# Written task
Below are several entries. Transcribe exactly those lines that fall from the one with "round the helmet." through the one with "for node in", end lines included.

───

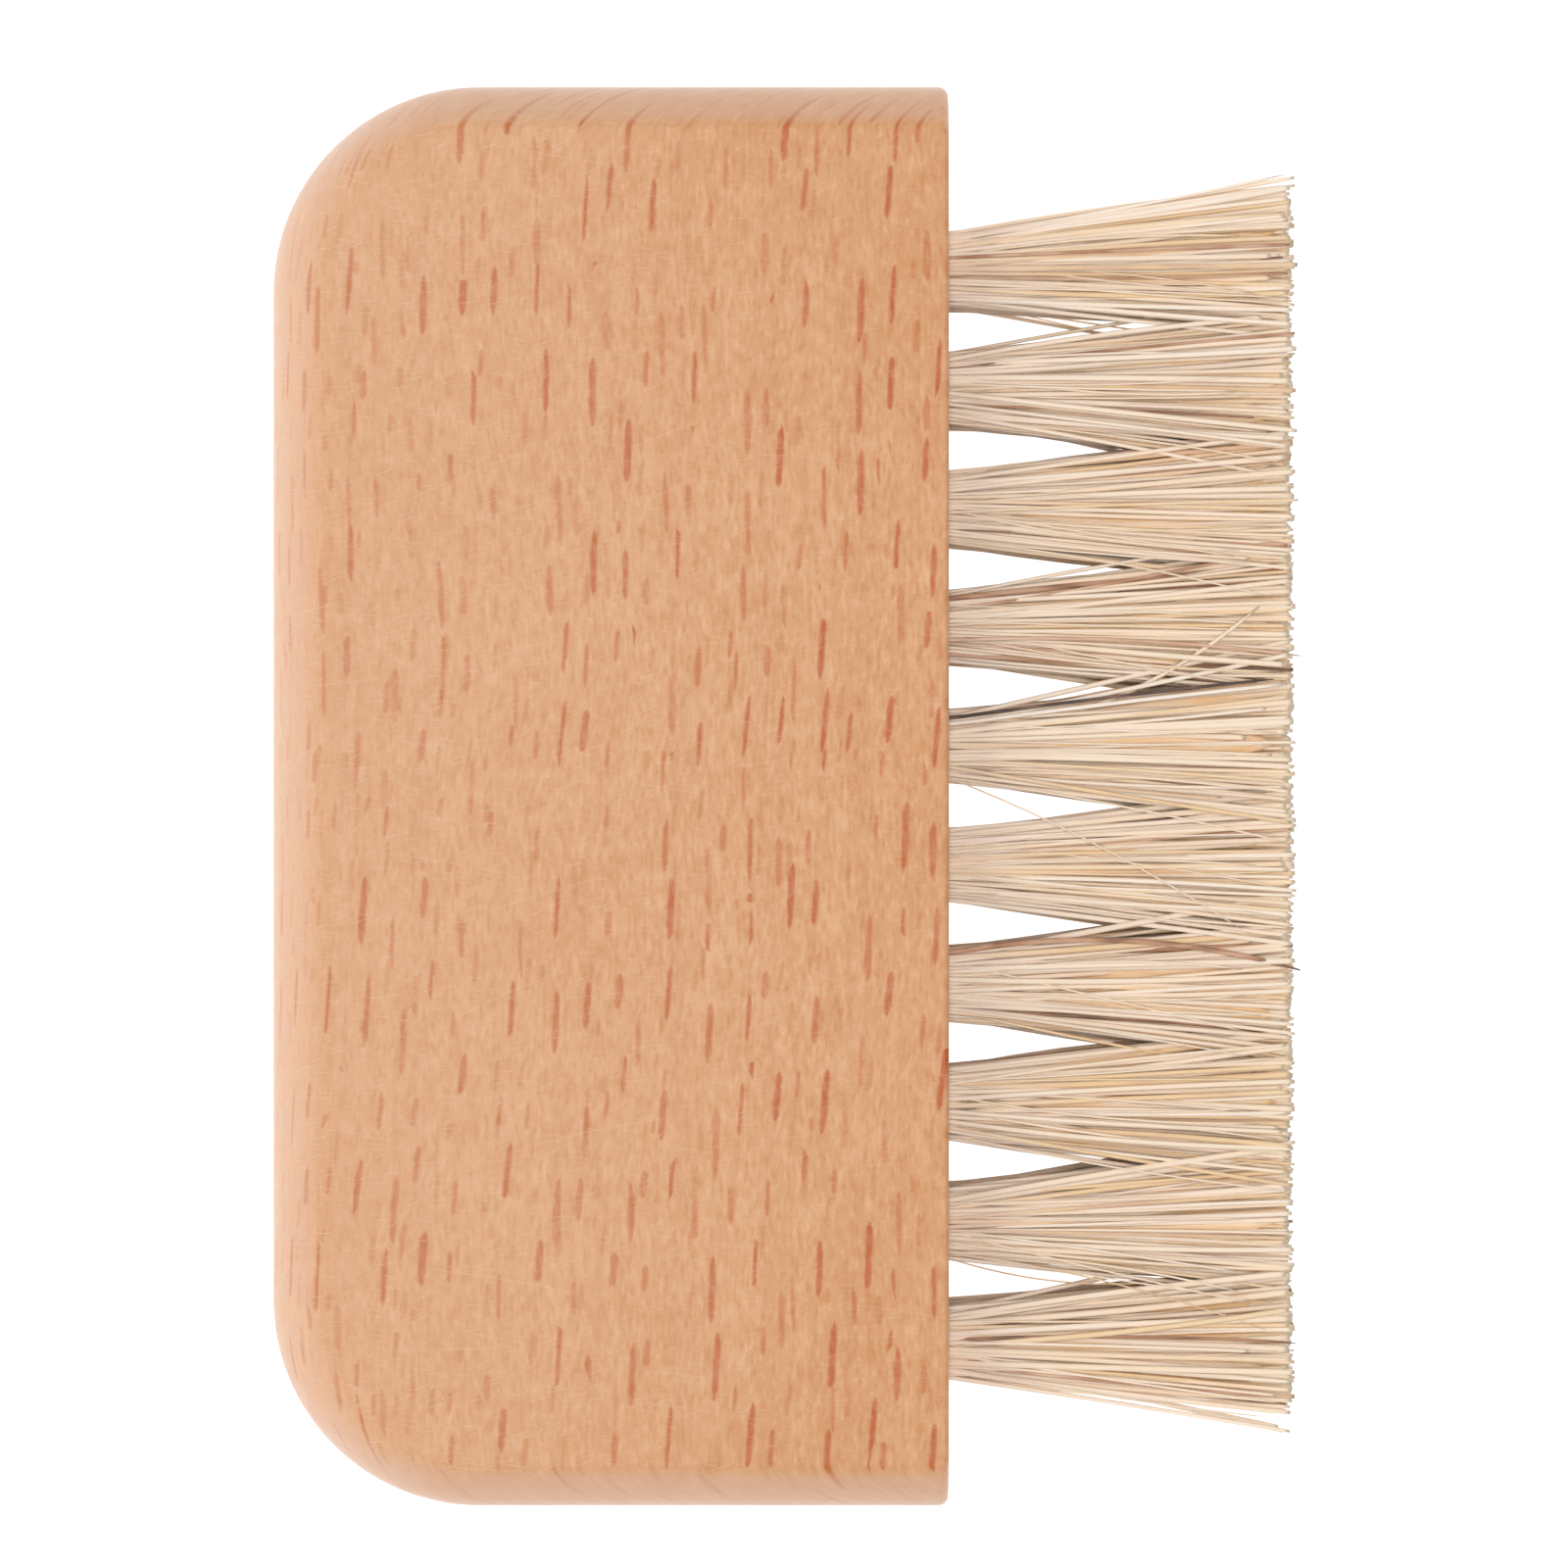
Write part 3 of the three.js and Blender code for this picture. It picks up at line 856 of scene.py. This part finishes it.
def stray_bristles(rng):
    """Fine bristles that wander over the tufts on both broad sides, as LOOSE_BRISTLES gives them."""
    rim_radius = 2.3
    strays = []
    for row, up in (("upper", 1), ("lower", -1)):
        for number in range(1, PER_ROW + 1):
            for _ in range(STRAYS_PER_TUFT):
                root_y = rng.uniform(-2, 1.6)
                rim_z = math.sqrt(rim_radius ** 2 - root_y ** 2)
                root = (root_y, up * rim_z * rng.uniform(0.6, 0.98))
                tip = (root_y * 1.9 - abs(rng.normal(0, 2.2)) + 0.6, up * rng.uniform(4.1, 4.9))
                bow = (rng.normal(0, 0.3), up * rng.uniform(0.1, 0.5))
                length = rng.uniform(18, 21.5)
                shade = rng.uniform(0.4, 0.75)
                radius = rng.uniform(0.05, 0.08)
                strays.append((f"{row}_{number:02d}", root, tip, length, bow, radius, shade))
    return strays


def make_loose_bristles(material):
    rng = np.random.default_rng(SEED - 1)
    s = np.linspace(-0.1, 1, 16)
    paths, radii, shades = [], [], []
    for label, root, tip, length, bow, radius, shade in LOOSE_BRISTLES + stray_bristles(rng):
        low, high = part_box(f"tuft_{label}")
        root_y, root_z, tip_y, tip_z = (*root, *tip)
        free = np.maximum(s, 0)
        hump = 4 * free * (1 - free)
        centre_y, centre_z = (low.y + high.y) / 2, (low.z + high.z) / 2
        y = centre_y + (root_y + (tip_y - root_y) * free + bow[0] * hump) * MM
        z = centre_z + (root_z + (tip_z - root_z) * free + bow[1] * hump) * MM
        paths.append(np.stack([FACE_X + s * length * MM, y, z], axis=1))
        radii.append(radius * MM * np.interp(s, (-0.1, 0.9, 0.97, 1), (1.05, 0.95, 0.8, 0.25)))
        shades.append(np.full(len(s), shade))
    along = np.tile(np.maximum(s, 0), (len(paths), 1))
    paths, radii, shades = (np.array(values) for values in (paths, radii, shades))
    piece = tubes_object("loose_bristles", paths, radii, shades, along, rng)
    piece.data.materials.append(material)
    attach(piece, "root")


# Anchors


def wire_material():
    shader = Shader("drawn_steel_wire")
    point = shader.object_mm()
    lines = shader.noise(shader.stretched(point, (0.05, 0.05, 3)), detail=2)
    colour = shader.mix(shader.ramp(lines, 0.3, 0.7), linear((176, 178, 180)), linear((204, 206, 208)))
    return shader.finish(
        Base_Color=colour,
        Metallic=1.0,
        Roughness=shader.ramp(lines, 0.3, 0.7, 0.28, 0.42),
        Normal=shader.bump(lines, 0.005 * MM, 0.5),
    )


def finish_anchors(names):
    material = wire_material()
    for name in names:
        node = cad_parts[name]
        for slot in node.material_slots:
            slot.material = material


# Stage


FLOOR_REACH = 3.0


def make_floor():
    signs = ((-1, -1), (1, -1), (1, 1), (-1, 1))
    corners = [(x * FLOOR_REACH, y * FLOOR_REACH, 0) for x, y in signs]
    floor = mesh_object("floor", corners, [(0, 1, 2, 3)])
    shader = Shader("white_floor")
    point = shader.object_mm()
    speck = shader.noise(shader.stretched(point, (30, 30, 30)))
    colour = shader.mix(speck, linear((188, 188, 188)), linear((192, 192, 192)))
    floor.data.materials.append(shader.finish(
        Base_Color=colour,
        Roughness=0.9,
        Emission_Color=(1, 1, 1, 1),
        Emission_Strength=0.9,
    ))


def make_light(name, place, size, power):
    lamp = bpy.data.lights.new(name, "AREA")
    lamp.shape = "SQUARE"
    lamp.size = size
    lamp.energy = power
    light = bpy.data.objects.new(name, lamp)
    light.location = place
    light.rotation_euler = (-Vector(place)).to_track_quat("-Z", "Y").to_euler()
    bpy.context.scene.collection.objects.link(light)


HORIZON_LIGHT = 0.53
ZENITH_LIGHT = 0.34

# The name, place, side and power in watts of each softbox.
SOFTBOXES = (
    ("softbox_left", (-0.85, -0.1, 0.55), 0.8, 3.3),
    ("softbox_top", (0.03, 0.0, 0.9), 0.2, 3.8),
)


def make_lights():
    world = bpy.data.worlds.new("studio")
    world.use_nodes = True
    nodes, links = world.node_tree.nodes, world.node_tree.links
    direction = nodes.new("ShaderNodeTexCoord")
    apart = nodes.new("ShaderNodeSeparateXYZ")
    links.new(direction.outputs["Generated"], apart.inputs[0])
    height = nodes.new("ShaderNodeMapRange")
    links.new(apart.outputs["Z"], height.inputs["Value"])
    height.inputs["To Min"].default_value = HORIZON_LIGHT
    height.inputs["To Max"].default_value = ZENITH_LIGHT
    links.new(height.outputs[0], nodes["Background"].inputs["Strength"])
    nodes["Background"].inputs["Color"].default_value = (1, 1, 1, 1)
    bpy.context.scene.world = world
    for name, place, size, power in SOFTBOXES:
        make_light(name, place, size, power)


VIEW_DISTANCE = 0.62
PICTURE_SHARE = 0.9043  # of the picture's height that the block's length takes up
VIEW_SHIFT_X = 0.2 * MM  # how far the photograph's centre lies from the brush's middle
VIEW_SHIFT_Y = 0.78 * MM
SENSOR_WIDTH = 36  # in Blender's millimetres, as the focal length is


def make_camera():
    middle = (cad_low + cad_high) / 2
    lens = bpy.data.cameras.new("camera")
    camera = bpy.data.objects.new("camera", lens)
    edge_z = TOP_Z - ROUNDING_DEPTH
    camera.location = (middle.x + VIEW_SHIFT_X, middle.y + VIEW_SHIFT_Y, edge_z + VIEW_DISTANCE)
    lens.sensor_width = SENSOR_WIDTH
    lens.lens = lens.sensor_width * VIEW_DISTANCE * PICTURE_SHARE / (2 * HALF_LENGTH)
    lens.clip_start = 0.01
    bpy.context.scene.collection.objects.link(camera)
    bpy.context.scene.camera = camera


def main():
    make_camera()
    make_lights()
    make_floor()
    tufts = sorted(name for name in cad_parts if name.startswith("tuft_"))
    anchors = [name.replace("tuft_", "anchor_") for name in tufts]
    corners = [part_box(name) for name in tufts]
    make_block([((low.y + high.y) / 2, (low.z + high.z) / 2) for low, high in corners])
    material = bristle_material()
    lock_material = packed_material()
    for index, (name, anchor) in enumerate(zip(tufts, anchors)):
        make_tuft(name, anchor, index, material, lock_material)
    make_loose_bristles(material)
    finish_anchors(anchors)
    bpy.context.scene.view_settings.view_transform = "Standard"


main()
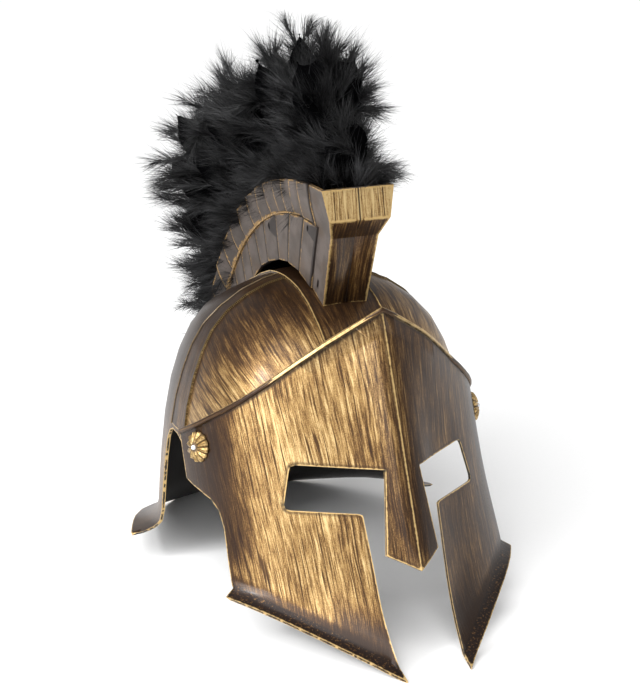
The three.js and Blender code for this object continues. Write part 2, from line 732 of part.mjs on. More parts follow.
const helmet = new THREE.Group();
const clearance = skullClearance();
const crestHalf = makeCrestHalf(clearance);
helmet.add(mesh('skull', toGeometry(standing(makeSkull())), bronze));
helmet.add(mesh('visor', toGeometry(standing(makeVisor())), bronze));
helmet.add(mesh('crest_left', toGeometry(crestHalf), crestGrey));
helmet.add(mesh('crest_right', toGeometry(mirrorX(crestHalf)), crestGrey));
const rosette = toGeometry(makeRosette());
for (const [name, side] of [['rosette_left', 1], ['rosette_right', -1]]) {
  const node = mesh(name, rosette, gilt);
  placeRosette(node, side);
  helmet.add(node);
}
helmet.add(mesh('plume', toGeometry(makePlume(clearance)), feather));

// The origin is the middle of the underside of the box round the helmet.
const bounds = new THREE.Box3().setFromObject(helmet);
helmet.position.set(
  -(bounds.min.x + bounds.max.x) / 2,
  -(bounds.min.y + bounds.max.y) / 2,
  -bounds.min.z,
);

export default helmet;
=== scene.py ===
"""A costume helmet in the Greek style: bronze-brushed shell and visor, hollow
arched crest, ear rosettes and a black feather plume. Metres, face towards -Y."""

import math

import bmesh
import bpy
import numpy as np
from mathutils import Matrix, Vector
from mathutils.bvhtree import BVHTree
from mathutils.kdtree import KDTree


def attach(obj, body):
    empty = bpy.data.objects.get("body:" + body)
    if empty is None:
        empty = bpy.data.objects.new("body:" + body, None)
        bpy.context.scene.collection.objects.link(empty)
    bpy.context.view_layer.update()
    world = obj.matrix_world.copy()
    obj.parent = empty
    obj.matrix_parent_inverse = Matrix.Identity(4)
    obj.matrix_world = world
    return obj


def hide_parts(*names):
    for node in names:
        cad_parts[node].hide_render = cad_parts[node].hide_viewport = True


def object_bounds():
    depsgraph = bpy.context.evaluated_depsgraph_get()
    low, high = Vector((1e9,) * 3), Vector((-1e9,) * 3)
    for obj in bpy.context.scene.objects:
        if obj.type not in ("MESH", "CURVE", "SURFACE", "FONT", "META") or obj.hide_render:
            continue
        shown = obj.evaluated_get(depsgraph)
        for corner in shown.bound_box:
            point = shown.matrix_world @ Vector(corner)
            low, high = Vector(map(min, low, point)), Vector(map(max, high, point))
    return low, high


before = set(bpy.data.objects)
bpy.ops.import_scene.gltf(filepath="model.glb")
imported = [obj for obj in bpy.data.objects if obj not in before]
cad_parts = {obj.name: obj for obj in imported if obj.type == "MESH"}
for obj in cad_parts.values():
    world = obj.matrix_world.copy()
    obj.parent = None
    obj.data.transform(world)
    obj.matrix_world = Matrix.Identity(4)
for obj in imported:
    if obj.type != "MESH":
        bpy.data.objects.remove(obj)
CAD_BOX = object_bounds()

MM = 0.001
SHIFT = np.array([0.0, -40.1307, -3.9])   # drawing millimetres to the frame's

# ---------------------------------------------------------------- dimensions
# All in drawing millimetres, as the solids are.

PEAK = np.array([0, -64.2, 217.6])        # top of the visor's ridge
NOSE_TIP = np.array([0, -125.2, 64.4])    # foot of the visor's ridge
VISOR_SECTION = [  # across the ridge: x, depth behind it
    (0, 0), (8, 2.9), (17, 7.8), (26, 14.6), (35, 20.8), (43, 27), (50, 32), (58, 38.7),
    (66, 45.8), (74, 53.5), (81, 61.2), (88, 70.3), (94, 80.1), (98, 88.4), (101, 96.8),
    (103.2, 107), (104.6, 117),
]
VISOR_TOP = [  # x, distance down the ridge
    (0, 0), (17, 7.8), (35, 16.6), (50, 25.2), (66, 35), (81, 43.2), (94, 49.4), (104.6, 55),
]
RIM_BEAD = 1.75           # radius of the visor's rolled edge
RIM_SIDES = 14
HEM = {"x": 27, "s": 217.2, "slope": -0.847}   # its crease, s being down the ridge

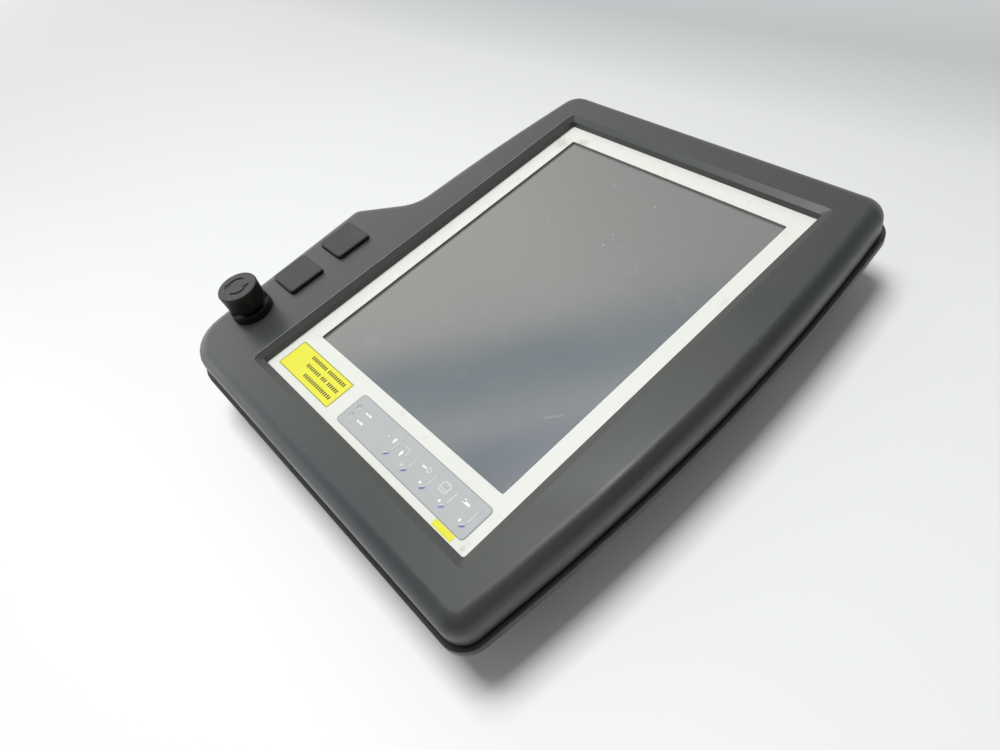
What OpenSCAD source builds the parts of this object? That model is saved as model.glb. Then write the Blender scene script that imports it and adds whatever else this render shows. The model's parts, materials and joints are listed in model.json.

───

# Exercise answer
// The origin is the middle of the underside of the box round the helmet.
const bounds = new THREE.Box3().setFromObject(helmet);
helmet.position.set(
  -(bounds.min.x + bounds.max.x) / 2,
  -(bounds.min.y + bounds.max.y) / 2,
  -bounds.min.z,
);

export default helmet;
=== scene.py ===
"""A costume helmet in the Greek style: bronze-brushed shell and visor, hollow
arched crest, ear rosettes and a black feather plume. Metres, face towards -Y."""

import math

import bmesh
import bpy
import numpy as np
from mathutils import Matrix, Vector
from mathutils.bvhtree import BVHTree
from mathutils.kdtree import KDTree


def attach(obj, body):
    empty = bpy.data.objects.get("body:" + body)
    if empty is None:
        empty = bpy.data.objects.new("body:" + body, None)
        bpy.context.scene.collection.objects.link(empty)
    bpy.context.view_layer.update()
    world = obj.matrix_world.copy()
    obj.parent = empty
    obj.matrix_parent_inverse = Matrix.Identity(4)
    obj.matrix_world = world
    return obj


def hide_parts(*names):
    for node in names:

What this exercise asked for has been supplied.